WHAT THE TASK REQUIRES —
Locate each line containing the string "down" and copy it out.
•••••
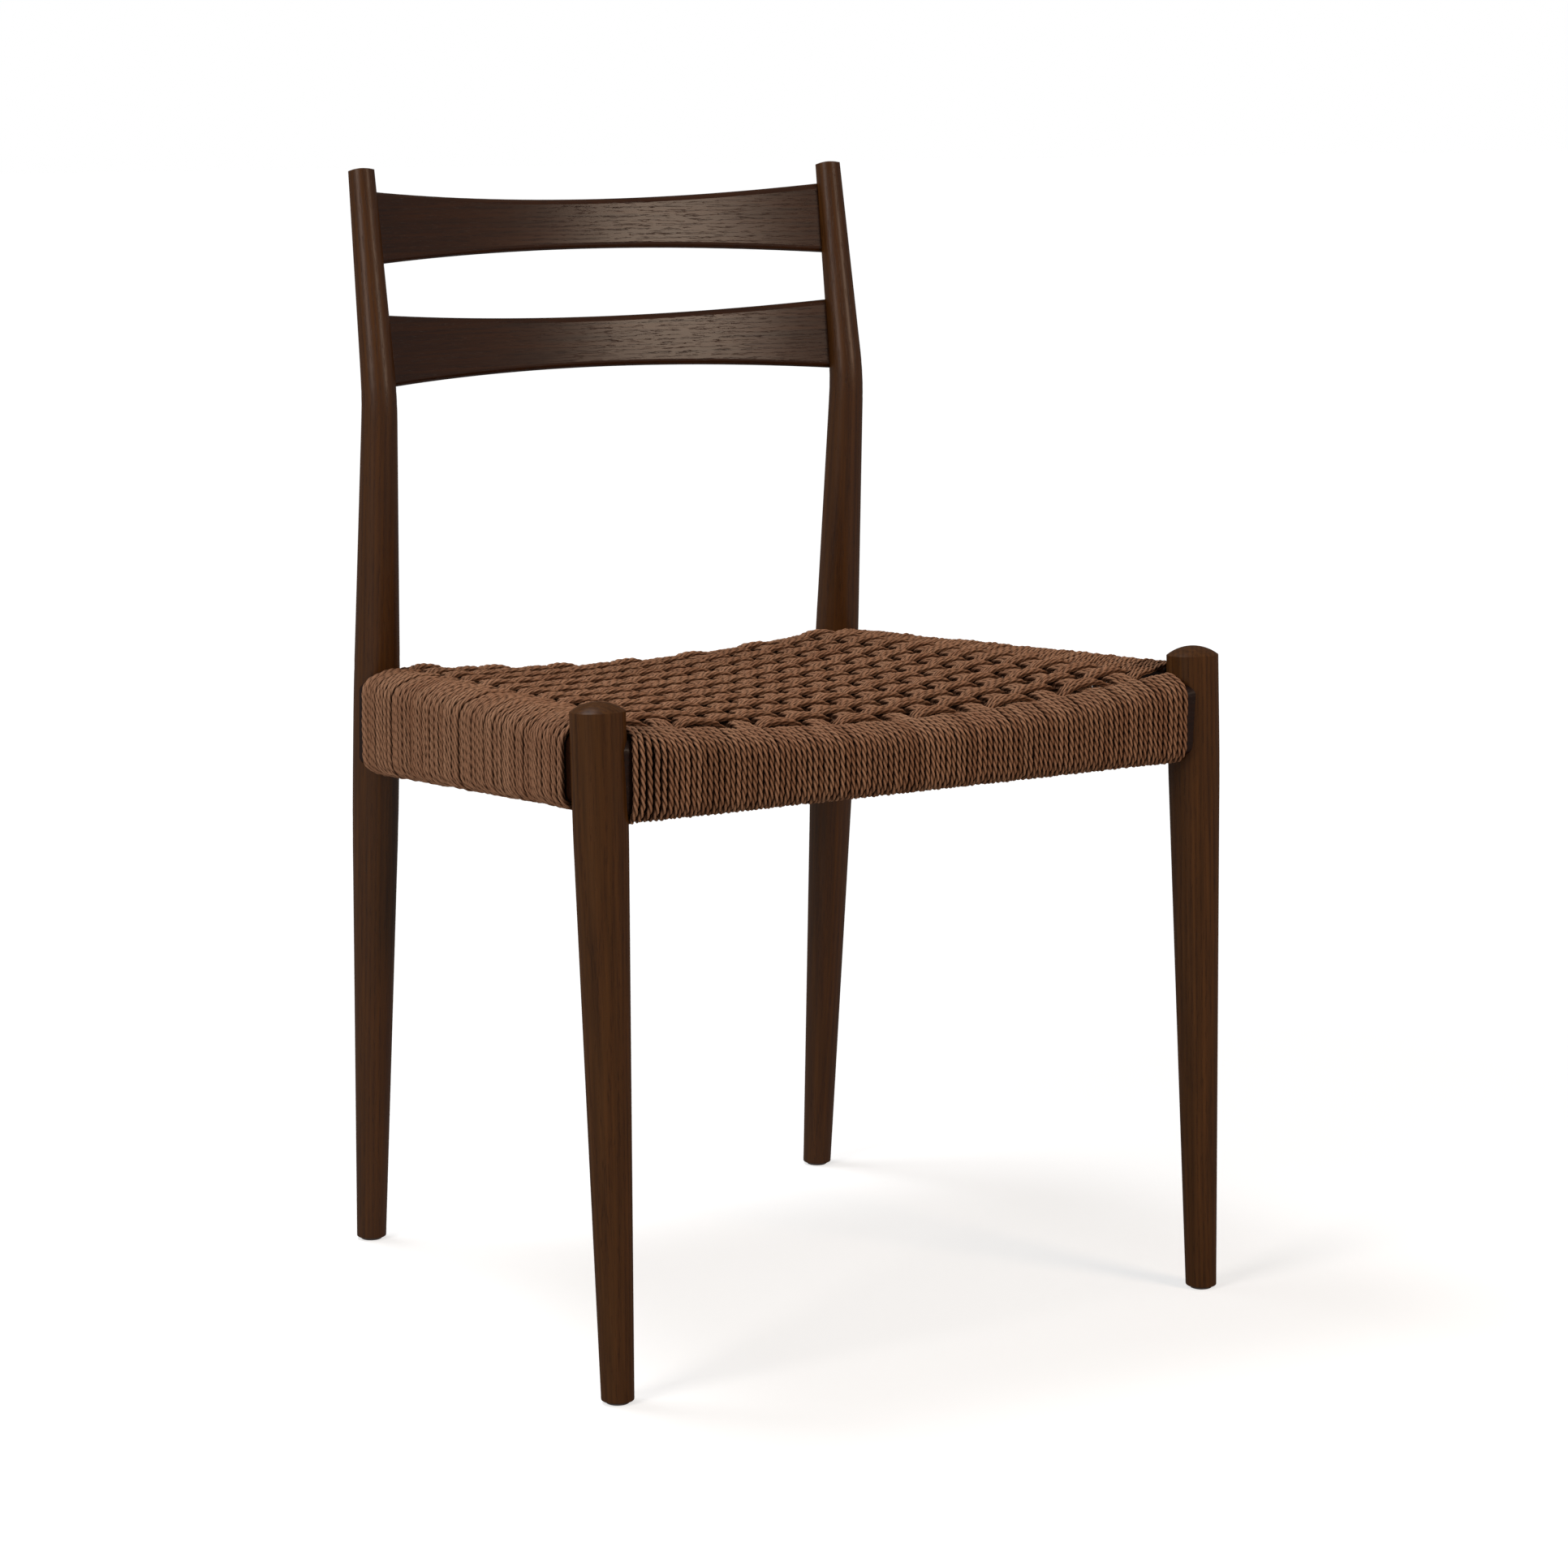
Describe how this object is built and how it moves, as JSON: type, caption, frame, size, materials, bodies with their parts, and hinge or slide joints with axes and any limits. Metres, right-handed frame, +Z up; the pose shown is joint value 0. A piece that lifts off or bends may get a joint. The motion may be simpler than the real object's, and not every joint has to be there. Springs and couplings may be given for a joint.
{
  "type": "dining chair",
  "caption": "Armless dining chair with turned tapered legs, a bowed ladder back and a dished seat woven from twisted cord over the rails.",
  "frame": {"origin": "on the floor, at the middle of the chair's outline seen from above", "axes": "+Z up, -Y the way the chair faces, +X to the right seen from the front"},
  "size_m": [0.5282, 0.4728, 0.8033],
  "materials": {
    "ash_wood": "dark walnut stain and satin oil on open-grained ash",
    "beech_dowel": "raw fluted beech, hidden in the joints",
    "steel_nail": "plain bright wire",
    "paper_cord": "twisted three-ply cord, brown, matt",
    "nylon_glide": "moulded nylon, slightly scuffed"
  },
  "bodies": {
    "root": {"front_leg_left": "ash_wood", "front_leg_right": "ash_wood", "rear_post_left": "ash_wood", "rear_post_right": "ash_wood", "front_rail": "ash_wood", "rear_rail": "ash_wood", "side_rail_left": "ash_wood", "side_rail_right": "ash_wood", "upper_slat": "ash_wood", "lower_slat": "ash_wood", "front_rail_dowels": "beech_dowel", "rear_rail_dowels": "beech_dowel", "side_rail_left_dowels": "beech_dowel", "side_rail_right_dowels": "beech_dowel", "front_rail_cord_nails": "steel_nail", "rear_rail_cord_nails": "steel_nail", "side_rail_left_cord_nails": "steel_nail", "side_rail_right_cord_nails": "steel_nail", "front_rail_cord": "paper_cord", "rear_rail_cord": "paper_cord", "side_rail_cord_left": "paper_cord", "side_rail_cord_right": "paper_cord", "seat_weft_cords": "paper_cord", "seat_warp_cords": "paper_cord", "foot_glide_front_left": "nylon_glide", "foot_glide_front_right": "nylon_glide", "foot_glide_rear_left": "nylon_glide", "foot_glide_rear_right": "nylon_glide"}
  },
  "joints": []
}
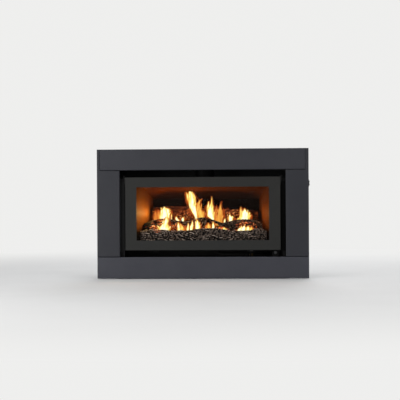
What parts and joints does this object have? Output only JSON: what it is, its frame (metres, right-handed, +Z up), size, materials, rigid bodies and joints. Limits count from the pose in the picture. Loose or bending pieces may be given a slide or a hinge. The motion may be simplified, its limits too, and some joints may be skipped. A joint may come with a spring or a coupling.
{
  "type": "fireplace insert",
  "caption": "Gas fireplace insert with a flat charcoal fascia, a tilting glass window, ceramic logs on a burner, a coaxial flue outlet and a fan.",
  "frame": {"origin": "centre of the casing's underside", "axes": "+Z up, the fascia faces -Y, +X to the viewer's right"},
  "size_m": [1.0615, 0.405, 0.647],
  "materials": {
    "fascia_charcoal": "satin charcoal powder coat",
    "frame_charcoal": "matt charcoal stove paint",
    "casing_black": "matt black",
    "casing_zinc": "zinc-coated sheet",
    "firebox_steel": "matt black heat paint",
    "liner_enamel": "enamelled liner panel",
    "ceramic_log": "cast ceramic bark",
    "ember": "glowing ember chips",
    "clear_glass": "clear ceramic glass",
    "rope": "woven glass-fibre seal",
    "bright_steel": "bright steel",
    "brass": "turned brass",
    "cast_alloy": "cast alloy",
    "black_plastic": "black moulded plastic",
    "white_ceramic": "white insulator"
  },
  "bodies": {
    "root": {"fascia_top": "fascia_charcoal", "fascia_left": "fascia_charcoal", "fascia_right": "fascia_charcoal", "fascia_brackets": "bright_steel", "casing_base": "casing_zinc", "casing_left": "casing_black", "casing_right": "casing_black", "casing_back": "casing_zinc", "casing_top": "casing_zinc", "firebox_front": "firebox_steel", "firebox_left": "firebox_steel", "firebox_right": "firebox_steel", "firebox_back": "firebox_steel", "firebox_floor": "firebox_steel", "firebox_roof": "firebox_steel", "liner_left": "liner_enamel", "liner_right": "liner_enamel", "liner_back": "firebox_steel", "baffle": "liner_enamel", "window_seal": "rope", "flue_inner": "bright_steel", "flue_outer": "casing_zinc", "burner_tray": "firebox_steel", "burner_tube": "bright_steel", "injector": "brass", "pilot_burner": "bright_steel", "spark_electrode": "white_ceramic", "flame_sensor": "bright_steel", "front_log": "ceramic_log", "middle_log": "ceramic_log", "forked_log": "ceramic_log", "rear_log": "ceramic_log", "log_grate": "firebox_steel", "ember_bed": "ember", "control_plate": "casing_zinc", "gas_valve": "cast_alloy", "igniter_body": "black_plastic", "burner_pipe": "cast_alloy", "pilot_pipe": "cast_alloy", "gas_inlet": "brass", "fan_housing": "casing_zinc", "fan_bearings": "bright_steel", "fan_motor": "bright_steel", "control_box": "black_plastic", "switch_body": "black_plastic", "hinge_brackets": "casing_black", "spring_clips": "bright_steel"},
    "window": {"window_frame": "frame_charcoal", "window_glass": "clear_glass", "glass_gasket": "rope", "glass_clips": "bright_steel", "hinge_pins": "bright_steel", "catch_studs": "bright_steel"},
    "lower_panel": {"fascia_bottom": "fascia_charcoal", "panel_studs": "bright_steel"},
    "switch_rocker": {"rocker": "black_plastic"},
    "valve_knob": {"control_knob": "black_plastic"},
    "ignition_button": {"igniter_button": "black_plastic"},
    "shutter": {"air_shutter": "bright_steel"},
    "fan": {"fan_impeller": "cast_alloy"}
  },
  "joints": [
    {"name": "window_tilt", "type": "hinge", "parent": "root", "child": "window", "pos_m": [0, -0.189, 0.51], "axis": [-1, 0, 0], "range_deg": [0, 40]},
    {"name": "panel_pull", "type": "slide", "parent": "root", "child": "lower_panel", "axis": [0, -1, 0], "range_m": [0, 0.05]},
    {"name": "switch_rock", "type": "hinge", "parent": "root", "child": "switch_rocker", "pos_m": [0.524, -0.2015, 0.473], "axis": [0, 1, 0], "range_deg": [-8, 8]},
    {"name": "knob_turn", "type": "hinge", "parent": "root", "child": "valve_knob", "pos_m": [0.3, -0.18, 0.07], "axis": [0, -1, 0], "range_deg": [0, 180]},
    {"name": "igniter_press", "type": "slide", "parent": "root", "child": "ignition_button", "axis": [0, 1, 0], "range_m": [0, 0.004], "stiffness_N_per_m": 300},
    {"name": "shutter_turn", "type": "hinge", "parent": "root", "child": "shutter", "pos_m": [0.214, -0.008, 0.11], "axis": [1, 0, 0], "range_deg": [0, 60]},
    {"name": "fan_spin", "type": "hinge", "parent": "root", "child": "fan", "pos_m": [0, 0.14, 0.052], "axis": [1, 0, 0], "continuous": true}
  ]
}
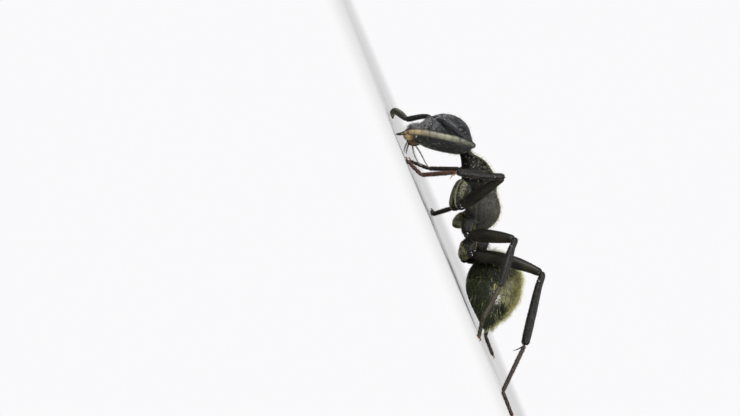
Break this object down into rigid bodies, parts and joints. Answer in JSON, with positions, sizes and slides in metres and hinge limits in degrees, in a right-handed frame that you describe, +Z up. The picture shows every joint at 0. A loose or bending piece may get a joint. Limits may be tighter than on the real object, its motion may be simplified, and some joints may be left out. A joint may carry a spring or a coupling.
{
  "type": "carpenter ant, golden-haired worker",
  "caption": "Life-size black carpenter ant worker with a golden-haired hind body, standing still on its feet, head low and feelers folded forward.",
  "frame": {"origin": "on the floor under the middle of the footprint, at the bottom centre of the box round the whole ant", "axes": "the ant faces -Y, +Z is up, and its left side is at +X"},
  "size_m": [0.0119, 0.0133, 0.0035],
  "materials": {
    "cuticle": "black shell, soft shine with a fine net of bumps",
    "eye": "glossy black, finely faceted",
    "mandible": "reddish brown, smooth, darker at the teeth",
    "feeler": "dark brown with fine pale down",
    "tarsus": "reddish brown, bristly",
    "golden_coat": "black shell under a coat of olive-gold hair"
  },
  "bodies": {
    "root": {"antenna_left_flagellum": "feeler", "antenna_left_scape": "cuticle", "antenna_right_flagellum": "feeler", "antenna_right_scape": "cuticle", "eye_left": "eye", "eye_right": "eye", "gaster_1": "golden_coat", "gaster_2": "golden_coat", "gaster_3": "golden_coat", "gaster_4": "golden_coat", "head": "cuticle", "leg_fore_left_coxa": "golden_coat", "leg_fore_left_femur": "cuticle", "leg_fore_left_tarsus": "tarsus", "leg_fore_left_tibia": "cuticle", "leg_fore_right_coxa": "golden_coat", "leg_fore_right_femur": "cuticle", "leg_fore_right_tarsus": "tarsus", "leg_fore_right_tibia": "cuticle", "leg_hind_left_coxa": "golden_coat", "leg_hind_left_femur": "cuticle", "leg_hind_left_tarsus": "tarsus", "leg_hind_left_tibia": "cuticle", "leg_hind_right_coxa": "golden_coat", "leg_hind_right_femur": "cuticle", "leg_hind_right_tarsus": "tarsus", "leg_hind_right_tibia": "cuticle", "leg_mid_left_coxa": "golden_coat", "leg_mid_left_femur": "cuticle", "leg_mid_left_tarsus": "tarsus", "leg_mid_left_tibia": "cuticle", "leg_mid_right_coxa": "golden_coat", "leg_mid_right_femur": "cuticle", "leg_mid_right_tarsus": "tarsus", "leg_mid_right_tibia": "cuticle", "mandible_left": "mandible", "mandible_right": "mandible", "mesothorax": "cuticle", "petiole": "cuticle", "pronotum": "cuticle", "propodeum": "cuticle"}
  },
  "joints": []
}
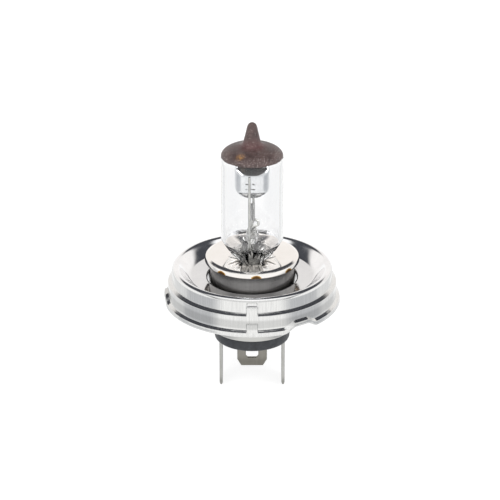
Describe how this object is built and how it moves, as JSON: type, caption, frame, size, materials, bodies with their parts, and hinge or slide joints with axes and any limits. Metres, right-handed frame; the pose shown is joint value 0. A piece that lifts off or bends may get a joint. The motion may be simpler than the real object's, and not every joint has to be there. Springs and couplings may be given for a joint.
{
  "type": "headlight bulb",
  "caption": "Twin-filament halogen headlight bulb: clear quartz tube with a brown painted tip, bright disc, stepped pressed steel collar and flat contact blades.",
  "frame": {"origin": "on the lamp axis, in the plane of the blade tips, at the bottom centre of the whole bulb", "axes": "+Z along the lamp axis from the blades to the exhaust tip; the rear blade is on +Y, and the shield rod is on -Y"},
  "size_m": [0.045, 0.045, 0.071],
  "materials": {
    "quartz": "clear fused quartz",
    "brown_paint": "matt baked light-stopping paint with fine specks",
    "bright_sheet": "bright rolled sheet",
    "tungsten": "drawn tungsten wire",
    "wire": "drawn molybdenum wire",
    "foil": "etched foil",
    "contact": "tin plated strip",
    "black_plastic": "moulded black plastic",
    "satin_steel": "satin drawn steel",
    "warm_nickel": "bright warm nickel plate",
    "pressed_steel": "bright pressed steel, brushed on the outer walls"
  },
  "bodies": {
    "root": {"glass_envelope": "quartz", "quartz_bridge": "quartz", "dome_coating": "brown_paint", "dip_shield": "bright_sheet", "retainer_crown": "bright_sheet", "low_beam_filament": "tungsten", "high_beam_filament": "tungsten", "shield_rod": "wire", "high_beam_wire": "wire", "low_beam_wire": "wire", "foil_front": "foil", "foil_middle": "foil", "foil_rear": "foil", "outer_lead_front": "wire", "outer_lead_middle": "wire", "outer_lead_rear": "wire", "blade_left": "contact", "blade_right": "contact", "blade_rear": "contact", "insulator_base": "black_plastic", "can_shell": "satin_steel", "cap_disc": "warm_nickel", "pinch_holder": "satin_steel", "prefocus_collar": "pressed_steel"}
  },
  "joints": []
}
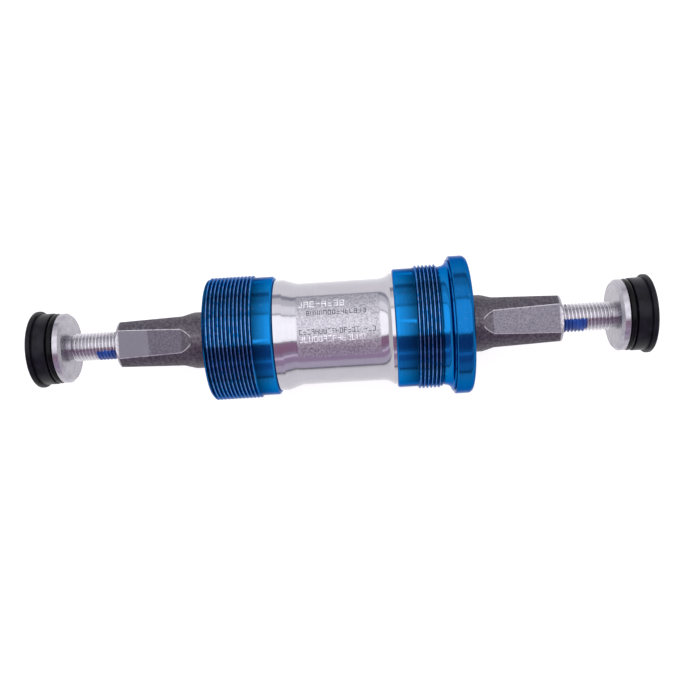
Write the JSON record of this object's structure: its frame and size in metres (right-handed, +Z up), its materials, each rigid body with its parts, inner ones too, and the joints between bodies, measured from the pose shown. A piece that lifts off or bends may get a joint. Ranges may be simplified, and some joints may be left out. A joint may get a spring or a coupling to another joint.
{
  "type": "cartridge bottom bracket",
  "caption": "Square-taper cartridge bottom bracket: a spindle on sealed bearings in an aluminium sleeve, held by threaded cups in a bicycle frame shell, with flanged crank bolts.",
  "frame": {"origin": "middle of the frame shell's width, on the spindle axis", "axes": "+X along the spindle towards the drive side (the flanged cup), +Z up, -Y towards the front viewer"},
  "size_m": [0.1731, 0.0388, 0.0388],
  "materials": {
    "blue_anodised": "deep blue anodised, satin",
    "bare_aluminium": "bare, fine turned and lightly frosted",
    "ground_steel": "dark ground steel, oiled",
    "bearing_steel": "polished",
    "spring_steel": "blackened",
    "plated_steel": "bright zinc plated",
    "blue_nylon": "matte nylon",
    "black_plastic": "fine-grained matte",
    "cage_plastic": "moulded",
    "black_rubber": "smooth black rubber"
  },
  "bodies": {
    "shell_side": {"right_cup": "blue_anodised", "sleeve": "bare_aluminium", "right_lip_seal": "black_rubber", "right_outer_race": "bearing_steel", "right_inboard_seal": "black_rubber", "right_outboard_seal": "black_rubber", "left_outer_race": "bearing_steel", "left_inboard_seal": "black_rubber", "left_outboard_seal": "black_rubber"},
    "spindle": {"spindle": "ground_steel", "right_inner_race": "bearing_steel", "left_inner_race": "bearing_steel", "right_clip": "spring_steel", "left_clip": "spring_steel"},
    "right_cage": {"right_cage": "cage_plastic", "right_balls": "bearing_steel"},
    "left_cage": {"left_cage": "cage_plastic", "left_balls": "bearing_steel"},
    "left_seal": {"left_lip_seal": "black_rubber"},
    "left_cup": {"left_cup": "blue_anodised"},
    "right_ring": {"right_dust_ring": "black_plastic", "right_o_ring": "black_rubber"},
    "right_bolt": {"right_bolt": "plated_steel", "right_locking_strip": "blue_nylon"},
    "left_ring": {"left_dust_ring": "black_plastic", "left_o_ring": "black_rubber"},
    "left_bolt": {"left_bolt": "plated_steel", "left_locking_strip": "blue_nylon"}
  },
  "joints": [
    {"name": "spindle_spin", "type": "hinge", "parent": "shell_side", "child": "spindle", "pos_m": [0, 0, 0], "axis": [1, 0, 0], "continuous": true},
    {"name": "right_cage_spin", "type": "hinge", "parent": "shell_side", "child": "right_cage", "pos_m": [0.0259, 0, 0], "axis": [1, 0, 0], "continuous": true},
    {"name": "left_cage_spin", "type": "hinge", "parent": "shell_side", "child": "left_cage", "pos_m": [-0.0205, 0, 0], "axis": [1, 0, 0], "continuous": true},
    {"name": "left_cup_travel", "type": "slide", "parent": "shell_side", "child": "left_seal", "axis": [-1, 0, 0], "range_m": [-0.00026, 0.01904]},
    {"name": "left_cup_turn", "type": "hinge", "parent": "left_seal", "child": "left_cup", "pos_m": [-0.0267, 0, 0], "axis": [-1, 0, 0], "range_deg": [-90, 6480]},
    {"name": "right_bolt_travel", "type": "slide", "parent": "spindle", "child": "right_ring", "axis": [-1, 0, 0], "range_m": [-0.006, 0.014]},
    {"name": "right_bolt_turn", "type": "hinge", "parent": "right_ring", "child": "right_bolt", "pos_m": [0.07925, 0, 0], "axis": [-1, 0, 0], "range_deg": [-2160, 5040]},
    {"name": "left_bolt_travel", "type": "slide", "parent": "spindle", "child": "left_ring", "axis": [1, 0, 0], "range_m": [-0.006, 0.014]},
    {"name": "left_bolt_turn", "type": "hinge", "parent": "left_ring", "child": "left_bolt", "pos_m": [-0.0745, 0, 0], "axis": [1, 0, 0], "range_deg": [-2160, 5040]}
  ],
  "couplings": [
    {"joint": "right_cage_spin", "follows": "spindle_spin", "ratio": 0.42944},
    {"joint": "left_cage_spin", "follows": "spindle_spin", "ratio": 0.42944},
    {"joint": "left_cup_travel", "follows": "left_cup_turn", "m_per_rad": 0.00016839},
    {"joint": "right_bolt_travel", "follows": "right_bolt_turn", "m_per_rad": 0.00015915},
    {"joint": "left_bolt_travel", "follows": "left_bolt_turn", "m_per_rad": 0.00015915}
  ]
}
•••••
SOLUTION TO THE PROBLEM —
Break this object down into rigid bodies, parts and joints. Answer in JSON, with positions, sizes and slides in metres and hinge limits in degrees, in a right-handed frame that you describe, +Z up. The picture shows every joint at 0. A loose or bending piece may get a joint. Limits may be tighter than on the real object, its motion may be simplified, and some joints may be left out. A joint may carry a spring or a coupling.
    "feeler": "dark brown with fine pale down",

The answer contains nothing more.